Quantum technology improves phase measurements
Surpassing the shot noise imposed by standard laser light is possible by using special quantum states. Such quantum states employ correlations between the photons, not existing in standard laser light, to reduce the noise in phase measurements below the shot noise. However, the generation and detection can be experimentally challenging, reducing the applicability in commercial devices.
Less demanding and more efficient
To achieve a performance beyond the shot noise, the DTU team around Ulrik L. Andersen and Tobias Gehring used so-called squeezed quantum states. Squeezed states are quantum states of light whose intrinsic phase fluctuations are reduced in comparison to the noise of laser light which enables a better accuracy of phase measurements.
In contrast to previously used quantum states whose generation is highly probabilistic , the generation of squeezed states is technologically well developed and deterministic. The deterministic generation and detection of squeezed states improves the efficiency of phase measurements in the low photon number regime, since the available measurement time is completely used and not wasted for waiting until the next quantum state is generated.
Furthermore squeezed states are quite robust against optical loss which is important since optical loss is inevitably introduced by many objects to be studied.

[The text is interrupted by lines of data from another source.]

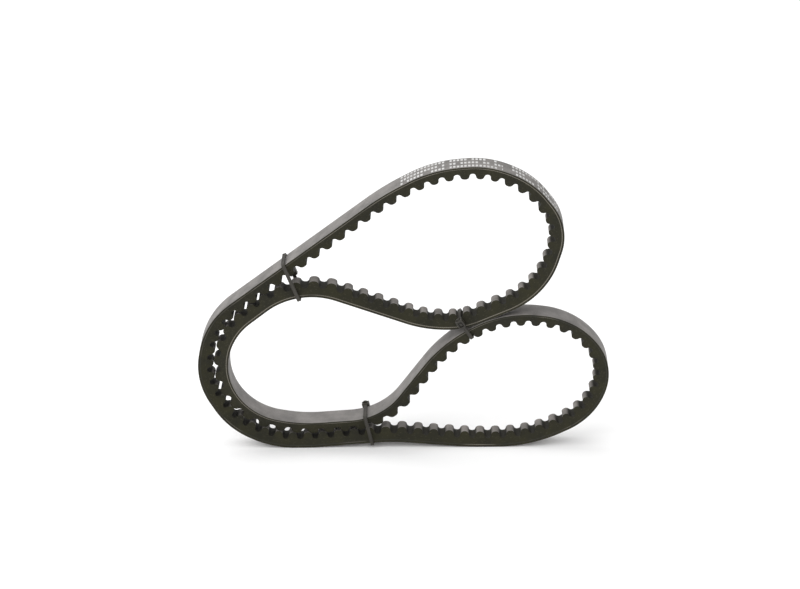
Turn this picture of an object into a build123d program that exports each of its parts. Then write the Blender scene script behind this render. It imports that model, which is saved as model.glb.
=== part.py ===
from build123d import *
import math
import os

os.makedirs("parts", exist_ok=True)

# ---------------------------------------------------------------- dimensions, mm
# Section of the belt. Depth is measured from the flat back towards the cogs.
TOP_WIDTH = 13.0
FLANK_ANGLE = 20.0
BELT_DEPTH = 8.5
FABRIC_DEPTH = 0.7
CORD_DEPTH = 1.5
UNDERCORD_DEPTH = 2.4
CORD_DIAMETER = 1.0
CORD_TURNS = 10
CORD_SPACING = 1.23

# Moulded cogs. The notch between two cogs is a rounded trapezoid.
COG_COUNT = 120
NOTCH_DEPTH = 4.8
NOTCH_ROOT = 2.9
NOTCH_MOUTH = 5.0
ROOT_ROUND = 0.9
TIP_ROUND = 1.4
FIRST_NOTCH = 1.2

# Cable ties: a strap round both layers of the belt, and a head on its side.
STRAP_WIDTH = 2.0
STRAP_THICK = 0.9
TIE_PLAY = 0.3
HEAD_LENGTH = 5.2
HEAD_WIDTH = 4.2
HEAD_THICK = 3.4

# Line of the flat back seen from the front: x, z and rounding radius of each
# corner, going clockwise. The belt stands on its back at z = 0, where both runs
# have a short level stretch.
LOWER_SPLIT = (92.72, 10.64)
OUTER_CORNERS = [
    (72.0, 0.0, 84.0),
    (36.0, 0.0, 180.0),
    (-8.0, 4.0, 125.0),
    (-54.0, 0.0, 100.0),
    (-76.0, 0.0, 54.0),
    (-101.5, 13.0, 46.0),
    (-119.0, 44.0, 45.0),
    (-111.5, 81.5, 49.0),
    (-10.0, 158.5, 150.0),
    (17.0, 173.0, 71.0),
    (48.5, 175.5, 50.0),
    (72.5, 164.5, 46.0),
    (92.5, 138.5, 32.0),
]
UPPER_SPLIT = (87.0, 119.8)
INNER_CORNERS = [
    (80.0, 96.0, 48.0),
    (33.0, 75.3, 46.0),
    (10.5, 76.5, 66.0),
    (-47.6, 98.2, 39.0),
    (-68.5, 94.0, 40.0),
    (-99.5, 69.4, 36.0),
    (-99.0, 23.6, 34.0),
    (-58.7, 16.0, 77.0),
    (-13.5, 19.3, 38.0),
    (23.0, 69.5, 82.0),
    (58.0, 87.0, 60.0),
    (97.0, 82.0, 45.0),
    (119.5, 53.0, 34.0),
    (109.0, 19.0, 42.0),
]

# ---------------------------------------------------------------- back line
with BuildLine(Plane.XZ) as outer_run:
    FilletPolyline(
        LOWER_SPLIT,
        *[(x, z) for x, z, _ in OUTER_CORNERS],
        UPPER_SPLIT,
        radius=[r for _, _, r in OUTER_CORNERS],
    )

with BuildLine(Plane.XZ) as inner_run:
    FilletPolyline(
        UPPER_SPLIT,
        *[(x, z) for x, z, _ in INNER_CORNERS],
        LOWER_SPLIT,
        radius=[r for _, _, r in INNER_CORNERS],
    )

RUNS = [outer_run.wire(), inner_run.wire()]


def section_plane(run, distance=0.0):
    """Plane across the belt: x over its width, y out of its back."""
    along = run.tangent_at(distance, position_mode=PositionMode.LENGTH)
    origin = run.position_at(distance, position_mode=PositionMode.LENGTH)
    return Plane(origin=origin, x_dir=(0, 1, 0), z_dir=along)


def half_width(depth):
    """Half the belt's width at a depth, between its sloping flanks."""
    return TOP_WIDTH / 2 - depth * math.tan(math.radians(FLANK_ANGLE))


def layer_outline(top, bottom):
    """Corners of one layer of the section, between two depths."""
    return [
        (-half_width(top), -top),
        (half_width(top), -top),
        (half_width(bottom), -bottom),
        (-half_width(bottom), -bottom),
    ]


CORD_PLACES = [
    ((i - (CORD_TURNS - 1) / 2) * CORD_SPACING, -CORD_DEPTH) for i in range(CORD_TURNS)
]


def cord_length(edge):
    """Length of the cord line below one straight or curved edge of the back."""
    if edge.geom_type != GeomType.CIRCLE:
        return edge.length
    inward = edge.arc_center - edge.position_at(0.5)
    below = Vector(0, 1, 0).cross(edge.tangent_at(0.5))
    side = 1 if inward.dot(below) > 0 else -1
    return edge.length * (edge.radius - side * CORD_DEPTH) / edge.radius


def notch_places(first, pitch, run):
    """Planes of one run's notches, evenly spaced on the cord line, and the carry."""
    places, reach = [], first
    for edge in run.order_edges():
        length = cord_length(edge)
        while reach < length:
            share = reach / length
            along = edge.tangent_at(share)
            places.append(
                Plane(origin=edge.position_at(share), x_dir=along, z_dir=(0, -1, 0))
            )
            reach += pitch
        reach -= length
    return places, reach


print("length of the back", round(sum(run.length for run in RUNS), 1))
cord_total = sum(cord_length(e) for run in RUNS for e in run.order_edges())
PITCH = cord_total / COG_COUNT
print("length of the cord line", round(cord_total, 1), "pitch", round(PITCH, 3))

outer_places, carry = notch_places(FIRST_NOTCH, PITCH, RUNS[0])
inner_places, _ = notch_places(carry, PITCH, RUNS[1])
print("cogs", len(outer_places) + len(inner_places))

# ---------------------------------------------------------------- belt layers
with BuildPart() as back_fabric:
    for run in RUNS:
        with BuildSketch(section_plane(run)):
            Polygon(*layer_outline(0, FABRIC_DEPTH), align=None)
        sweep(path=run)

with BuildPart() as overcord_rubber:
    for run in RUNS:
        with BuildSketch(section_plane(run)):
            Polygon(*layer_outline(FABRIC_DEPTH, CORD_DEPTH), align=None)
            with Locations(*CORD_PLACES):
                Circle(CORD_DIAMETER / 2, mode=Mode.SUBTRACT)
        sweep(path=run)

with BuildPart() as undercord_rubber:
    for run in RUNS:
        with BuildSketch(section_plane(run)):
            Polygon(*layer_outline(CORD_DEPTH, UNDERCORD_DEPTH), align=None)
            with Locations(*CORD_PLACES):
                Circle(CORD_DIAMETER / 2, mode=Mode.SUBTRACT)
        sweep(path=run)

# The belt is cut from a wide sleeve, so the flanks slice the two outermost turns.
for turn, place in enumerate(CORD_PLACES, start=1):
    with BuildPart() as tensile_cord:
        for run in RUNS:
            with BuildSketch(section_plane(run)):
                with Locations(place):
                    Circle(CORD_DIAMETER / 2)
                Polygon(
                    *layer_outline(FABRIC_DEPTH, UNDERCORD_DEPTH),
                    align=None,
                    mode=Mode.INTERSECT,
                )
            sweep(path=run)
    tensile_cord.part.label = f"tensile_cord_{turn}"
    export_step(tensile_cord.part, f"parts/tensile_cord_{turn}.step")


# ---------------------------------------------------------------- cogged base
# Profile of one notch: x along the belt, y out of its back.
MOUTH_SIDE = NOTCH_MOUTH / 2 + TIP_ROUND
with BuildSketch() as notch:
    with BuildLine():
        Polyline(
            (-NOTCH_ROOT / 2, -NOTCH_DEPTH),
            (NOTCH_ROOT / 2, -NOTCH_DEPTH),
            (NOTCH_MOUTH / 2, -BELT_DEPTH),
            (MOUTH_SIDE, -BELT_DEPTH),
            (MOUTH_SIDE, -BELT_DEPTH - TIP_ROUND),
            (-MOUTH_SIDE, -BELT_DEPTH - TIP_ROUND),
            (-MOUTH_SIDE, -BELT_DEPTH),
            (-NOTCH_MOUTH / 2, -BELT_DEPTH),
            close=True,
        )
    make_face()
    fillet(notch.vertices().sort_by(Axis.Y)[-2:], ROOT_ROUND)
    fillet(
        [v for v in notch.vertices() if abs(abs(v.X) - NOTCH_MOUTH / 2) < 0.01],
        TIP_ROUND,
    )

# The two runs are cut apart before they are joined, because their cogs
# interleave where the ties draw the layers together.
with BuildPart() as outer_cogs:
    with BuildSketch(section_plane(RUNS[0])):
        Polygon(*layer_outline(UNDERCORD_DEPTH, BELT_DEPTH), align=None)
    sweep(path=RUNS[0])
    with BuildSketch(*outer_places, inner_places[0], inner_places[-1]):
        add(notch.sketch)
    extrude(amount=TOP_WIDTH / 2, both=True, mode=Mode.SUBTRACT)

with BuildPart() as inner_cogs:
    with BuildSketch(section_plane(RUNS[1])):
        Polygon(*layer_outline(UNDERCORD_DEPTH, BELT_DEPTH), align=None)
    sweep(path=RUNS[1])
    with BuildSketch(*inner_places, outer_places[0], outer_places[-1]):
        add(notch.sketch)
    extrude(amount=TOP_WIDTH / 2, both=True, mode=Mode.SUBTRACT)

with BuildPart() as cogged_base:
    add(outer_cogs.part)
    add(inner_cogs.part)

# ---------------------------------------------------------------- cable ties
def tie_plane(top, bottom):
    """Plane across a tie: x over the belt, y towards its top, z along the belt."""
    middle = (top + bottom) / 2
    up = (top - bottom).normalized()
    return Plane(origin=middle, x_dir=(0, 1, 0), z_dir=Vector(0, 1, 0).cross(-up))


def notch_root(places, near_x):
    """Middle of the root of the notch nearest to an x position."""
    place = min(places, key=lambda p: abs(p.origin.X - near_x))
    return place.from_local_coords(Vector(0, -NOTCH_DEPTH, 0))


UPPER_TIE_TOP, UPPER_TIE_BOTTOM = Vector(-65.5, 0, 116.4), Vector(-58.0, 0, 96.0)
LOWER_TIE_TOP, LOWER_TIE_BOTTOM = Vector(-22.6, 0, 19.7), Vector(-19.0, 0, 3.0)
lobe_notches = inner_places[:20]
facing_notches = inner_places[-40:]
MIDDLE_TIE_TOP = notch_root(lobe_notches, 32.5)
MIDDLE_TIE_BOTTOM = notch_root(facing_notches, 35.5)

# name, top point, bottom point, allowance over each point, where the head sits
TIES = [
    ("tie_upper", UPPER_TIE_TOP, UPPER_TIE_BOTTOM, 0.75, (1, 0.0)),
    ("tie_lower", LOWER_TIE_TOP, LOWER_TIE_BOTTOM, 0.55, (1, 0.85)),
    ("tie_middle", MIDDLE_TIE_TOP, MIDDLE_TIE_BOTTOM, 0.55, (-1, 0.85)),
]
for name, top, bottom, allowance, (side, head_up) in TIES:
    inside_width = TOP_WIDTH + 2 * TIE_PLAY
    inside_height = (top - bottom).length + 2 * allowance
    face = inside_width / 2
    with BuildPart() as tie:
        # Strap
        with BuildSketch(tie_plane(top, bottom)):
            RectangleRounded(
                inside_width + 2 * STRAP_THICK, inside_height + 2 * STRAP_THICK, 1.5
            )
            RectangleRounded(inside_width, inside_height, 0.6, mode=Mode.SUBTRACT)
        extrude(amount=STRAP_WIDTH / 2, both=True)
        # Head on the side of the belt
        head_plane = tie_plane(top, bottom)
        head_middle = head_plane.from_local_coords(
            Vector(side * (face + HEAD_THICK / 2), head_up * inside_height / 2, 0)
        )
        head_plane.origin = head_middle
        with Locations(head_plane.location):
            Box(HEAD_THICK, HEAD_LENGTH, HEAD_WIDTH)
    tie.part.label = name
    export_step(tie.part, f"parts/{name}.step")

for node, name in (
    (back_fabric, "back_fabric"),
    (overcord_rubber, "overcord_rubber"),
    (undercord_rubber, "undercord_rubber"),
    (cogged_base, "cogged_base"),
):
    node.part.label = name
    export_step(node.part, f"parts/{name}.step")
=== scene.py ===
"""A cogged V belt, bent into two lobes and held by three small cable ties.

Lengths are in metres. Belt space is the belt laid out straight: x runs along its
cord line, y across its width and z out of its flat back, with the cord line at
z = 0. Every belt piece is built there as one short cell, repeated along the belt
and then bent round the bundle by one Geometry Nodes tree.
"""

import bisect
import logging
import math
from dataclasses import dataclass, field
from enum import Enum

import bmesh
import bpy
from mathutils import Matrix, Vector

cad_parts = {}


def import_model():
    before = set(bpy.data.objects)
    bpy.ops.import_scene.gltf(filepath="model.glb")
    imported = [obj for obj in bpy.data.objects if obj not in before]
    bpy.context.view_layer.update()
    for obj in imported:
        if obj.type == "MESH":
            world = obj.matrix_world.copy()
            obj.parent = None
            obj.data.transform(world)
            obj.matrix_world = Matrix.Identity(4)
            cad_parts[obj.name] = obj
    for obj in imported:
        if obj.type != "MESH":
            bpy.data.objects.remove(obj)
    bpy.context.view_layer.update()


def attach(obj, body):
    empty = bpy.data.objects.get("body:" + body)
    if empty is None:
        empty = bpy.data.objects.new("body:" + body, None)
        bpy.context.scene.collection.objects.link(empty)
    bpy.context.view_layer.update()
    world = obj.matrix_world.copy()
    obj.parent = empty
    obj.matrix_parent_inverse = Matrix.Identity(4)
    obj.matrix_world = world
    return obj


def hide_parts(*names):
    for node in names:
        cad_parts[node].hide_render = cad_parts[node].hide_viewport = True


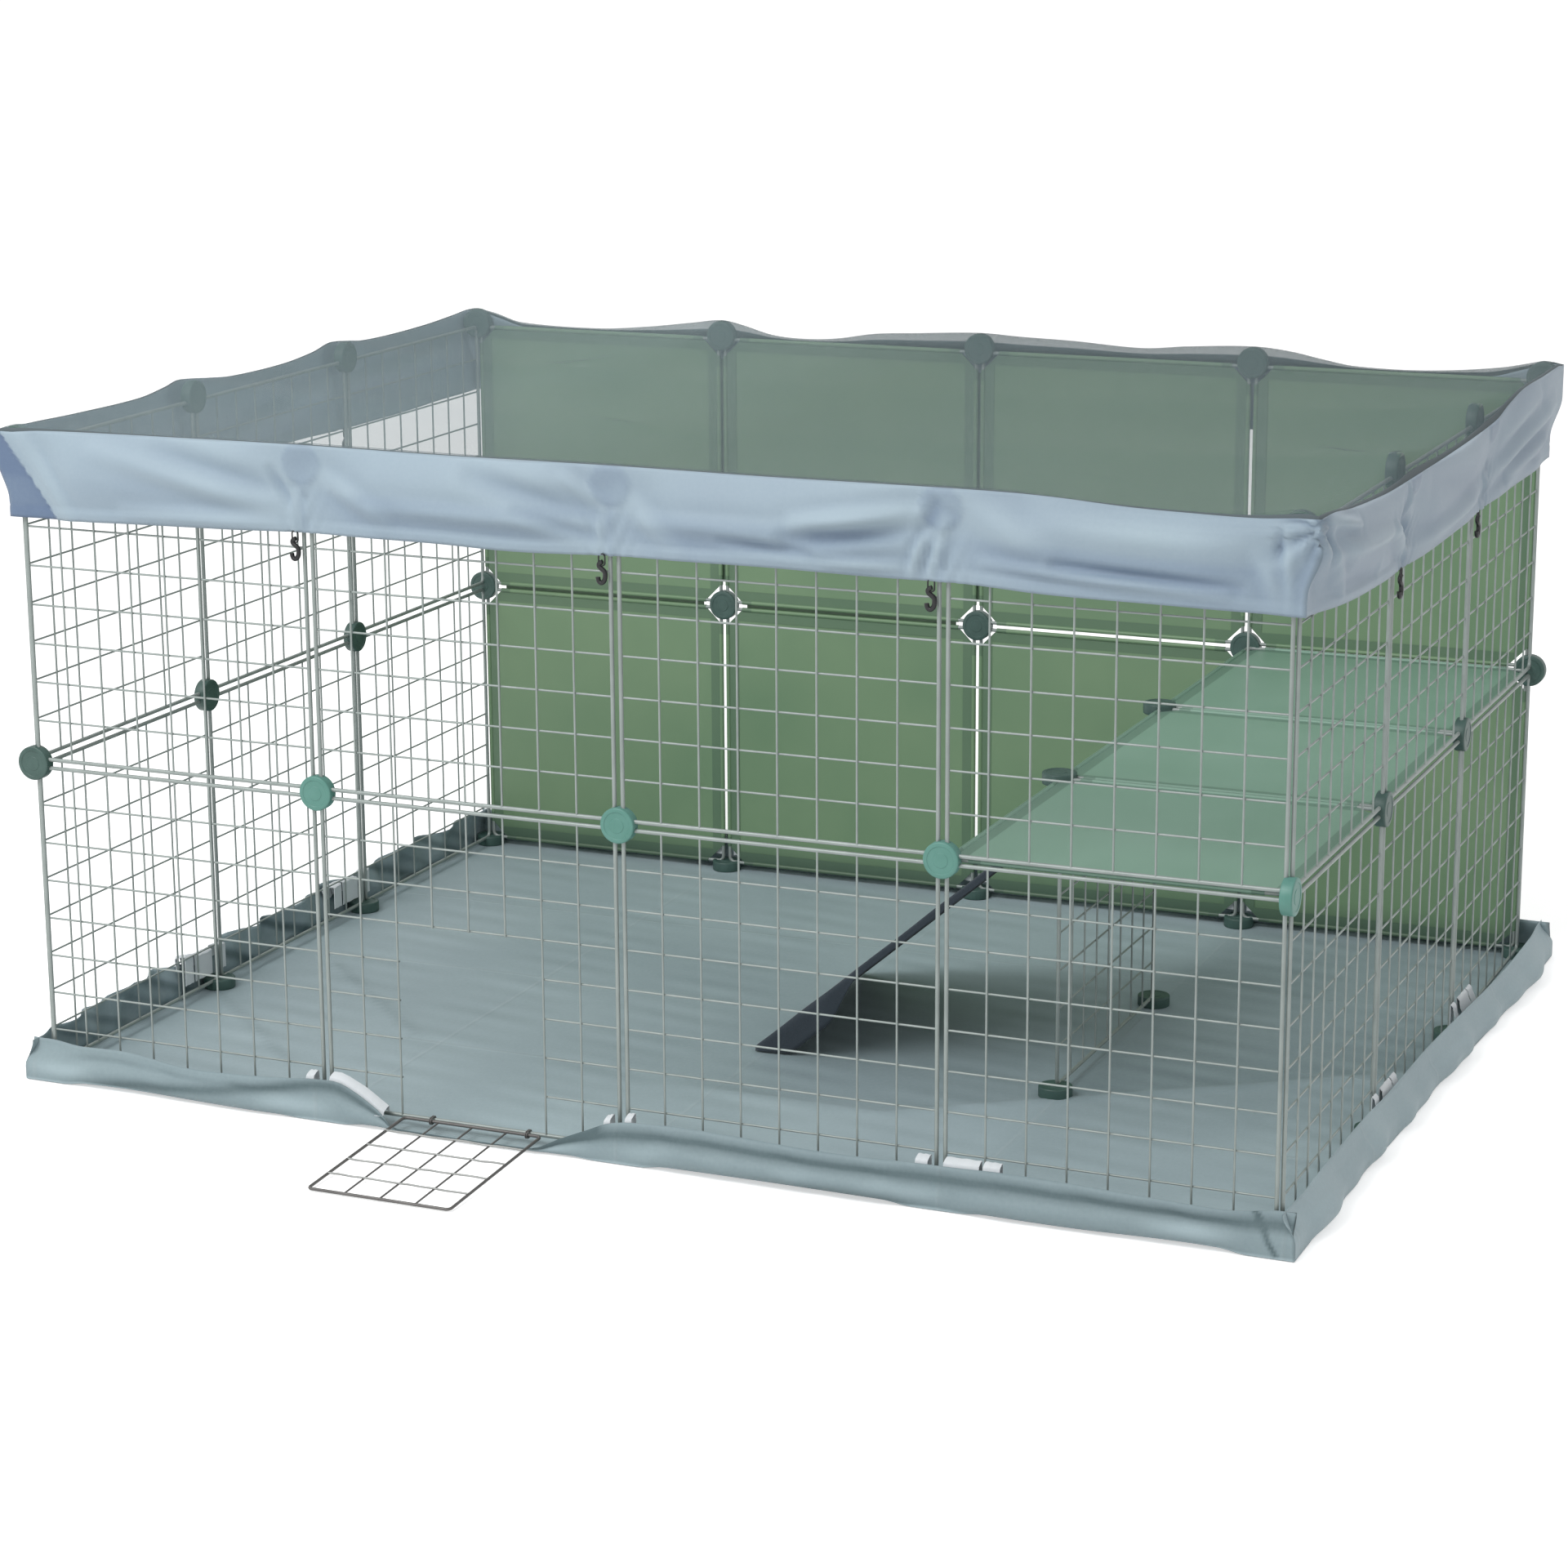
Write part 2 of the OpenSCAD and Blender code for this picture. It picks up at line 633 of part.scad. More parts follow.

Adaptive measurement principle
The measurement protocol used by the team to measure the phase of the squeezed quantum states is based on an adaptive approach to achieve best performance over the whole dynamic range. After a first couple of measurements which are used to get a rough idea of the phase, the detection is adapted via a feedback scheme to its optimal working point. There the phase of the squeezed probe beam is measured with highest precision.
Using this adaptive measurement protocol the DTU researchers have shown that their proof-of-principle implementation works close to the theoretically optimal performance. Since the production of squeezed states is deterministic and squeezed-light sources are a mature technology, the presented research represents a major step towards practical use of quantum technology.